What emerged was a detailed map of the task. The summaries had a hierarchy of concerns, ordered by reader and urgency. Certain phrases were load-bearing in ways that weren’t obvious to outsiders (the difference between “patient reports” and “patient states” carries legal weight in clinical documentation). The appropriate level of detail varied by presenting complaint category. There were soft conventions around hedging language that the nursing staff had internalized from years of chart review.

Once the team had documented all of this, writing effective prompts became straightforward. Not easy, but straightforward. The hard work had already been done. The prompts were encoding knowledge that now existed explicitly, rather than trying to extract knowledge that had never been articulated.

The second pilot succeeded. Nurses accepted the drafts at a high rate and editing time dropped significantly. The model hadn’t changed. The prompts looked completely different, but the real difference was the thinking that preceded them.
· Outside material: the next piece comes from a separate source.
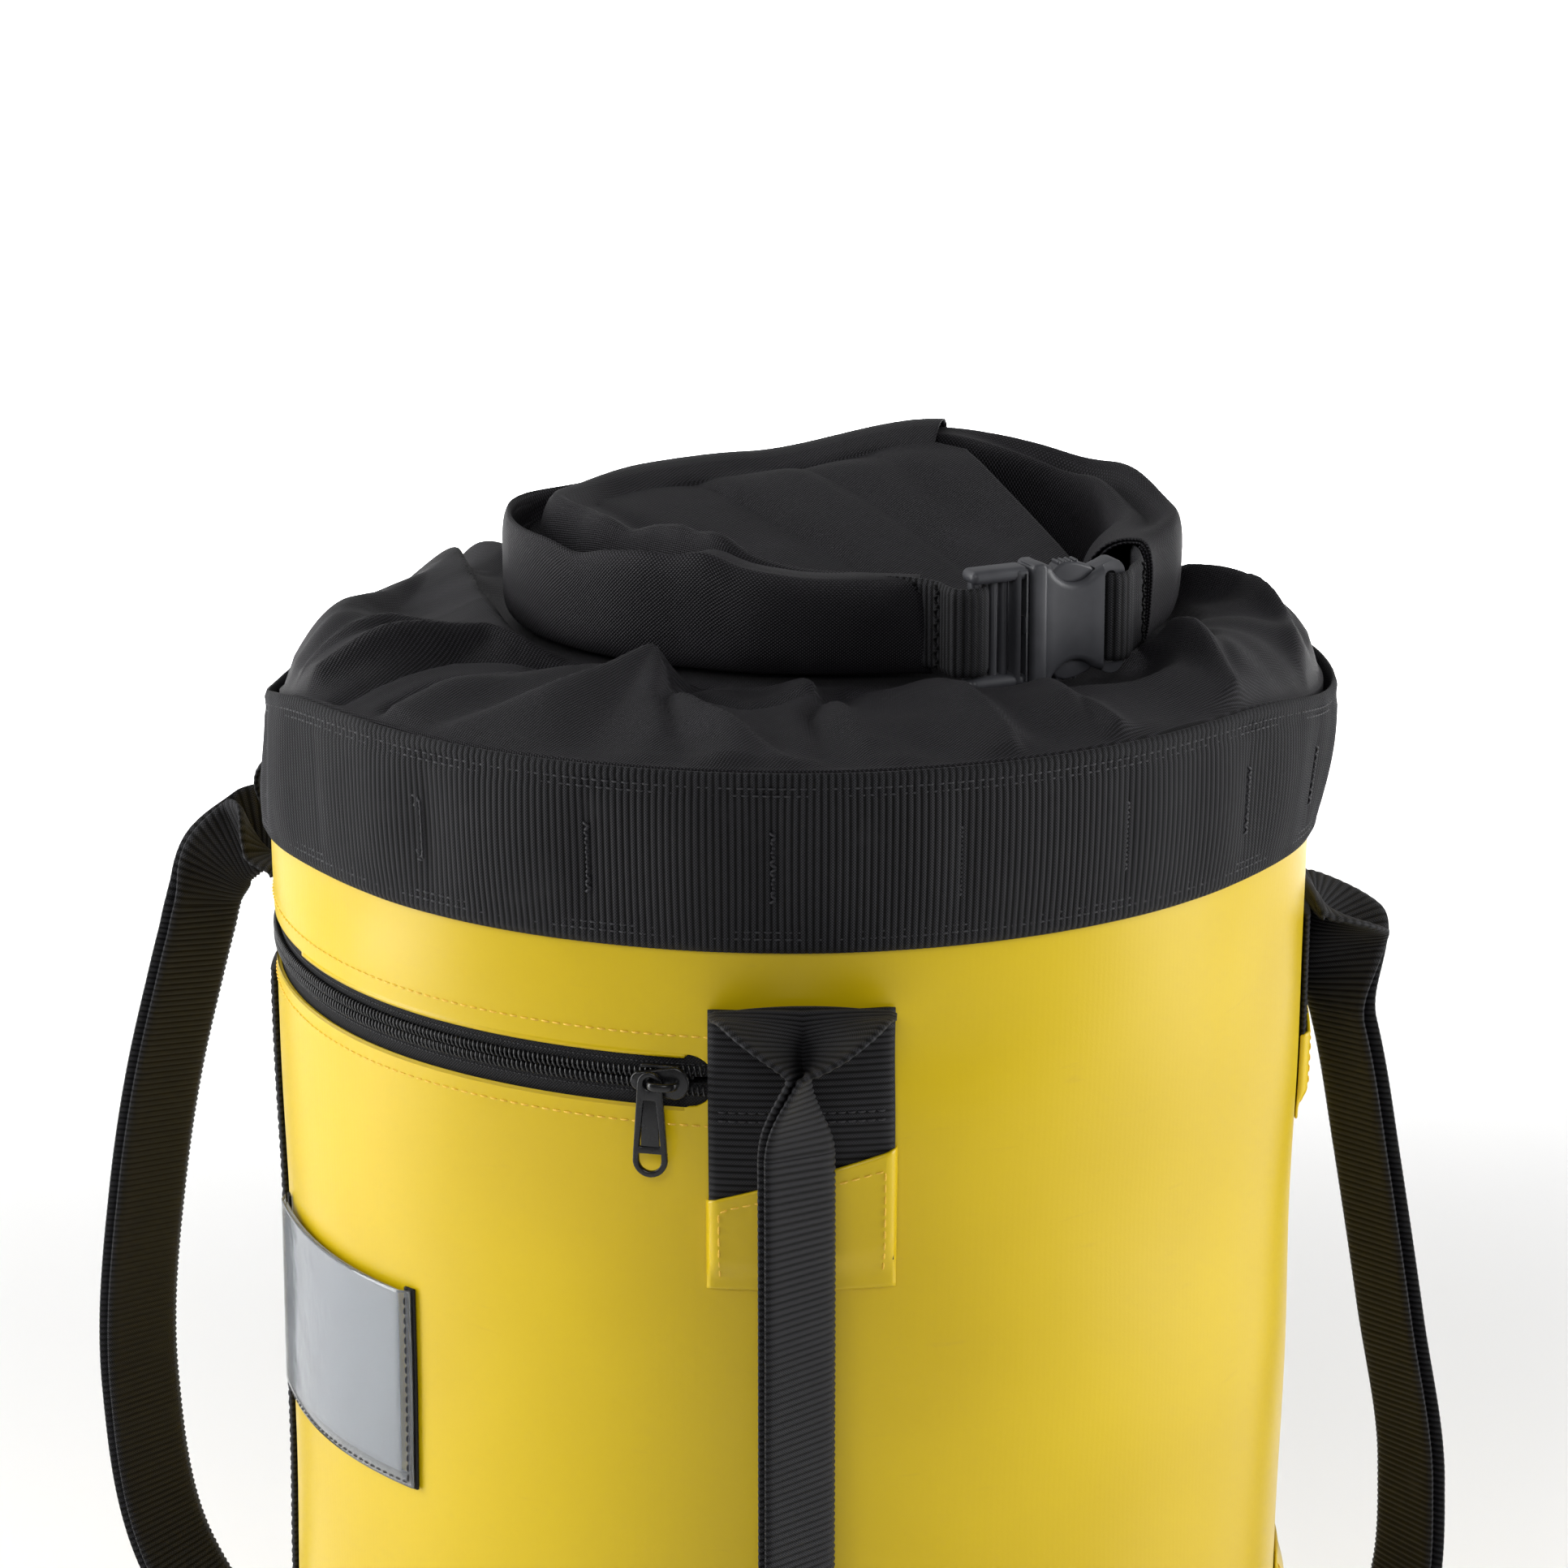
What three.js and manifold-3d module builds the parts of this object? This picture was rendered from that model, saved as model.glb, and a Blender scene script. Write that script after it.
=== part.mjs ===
// Roll-top dry bag: a stiff tarpaulin bucket with a webbing rim band, a rolled fabric closure held by
// a side-release buckle, a curved zip pocket, an identity window and three folded-webbing handles.
// Millimetres, +Z up. The origin is the centre of the base, and the front faces -Y.
// An azimuth of 0 is the front, and a positive one goes round to the right, towards +X.
import * as THREE from 'three';
import { mergeVertices } from 'three/addons/utils/BufferGeometryUtils.js';
import Module from 'manifold-3d';

const wasm = await Module();
wasm.setup();

// ---- Driving dimensions ----
const RADIUS = 150; // outside of the tarpaulin wall
const WALL = 2;
const RIM_Z = 430; // top of the wall and of the rim band
const BAND_HEIGHT = 50;
const WEBBING = 1.7; // thickness of one layer of webbing
const GAP = 0.4; // left between pieces that lie on each other
const ROUND_STEPS = 64; // facets in a full turn
const WRAP_STEP = 5; // degrees between the facets of a wrapped strip

const ZIP_Z = 343;
const ZIP_WINDOW = 15; // height of the slot in the wall
const ZIP_FROM = -96; // azimuths of the ends of the zip
const ZIP_TO = -7.6;
const COIL_SPLIT = 0.8; // each coil stops this far from the zip's middle, so that the post can pass
const COIL_HEIGHT = 2.4;
const SLIDER_AZIMUTH = -13;

const HANDLE_WIDTH = 50; // full width of the handle webbing
const HANDLE_TOP = 364; // the fold at the top of a handle
const HANDLE_BOTTOM = 66; // and the one at its foot
const PATCH_LENGTH = 72;
const COVER_WIDTH = 55;
const COVER_LENGTH = 30;
const COVER_SLANT = 15; // how much higher one corner of a cover is than the other
const SWING_RADIUS = RADIUS + 5.4; // where a strap starts, clear of the patch that it turns against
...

As a side note: the team also discovered that shorter, more constrained prompts outperformed longer, more elaborate ones once the underlying task was well-specified. If you’ve noticed this pattern in your own work, there’s a structural reason for it.

What We Can Learn

Prompt engineering has accumulated a lot of mystique it doesn’t deserve. There are genuine techniques worth knowing, around context placement, instruction ordering, output format specification, and how models handle ambiguity. These things matter at the margin.

But the factor that separates working AI implementations from failed ones, consistently, is whether the people building them did the hard cognitive work of specifying the task before they started iterating on language. That work is not glamorous. It involves talking to the people who do the job, watching how they actually work (which differs from how they describe working), and building an explicit model of what good output looks like and why.

This is structured thinking. It’s what good product managers do when they write requirements. It’s what good technical writers do when they document a system. It’s what good engineers do when they design an API before implementing it. The skill is old. The application is new.

The companies getting the most out of LLMs right now are not the ones with the cleverest prompts. They’re the ones that treat AI integration as a requirements exercise first and a technical exercise second. They’ve learned that the question “what exactly are we asking the model to do, and for whom, and under what constraints” has to be answered before “how do we phrase this.”

If your AI implementation isn’t working the way you expected, the honest first question isn’t “what’s wrong with our prompts.” It’s “did we actually know what we were asking for before we started asking.”

Most of the time, the answer is no. And no amount of prompt iteration fixes that.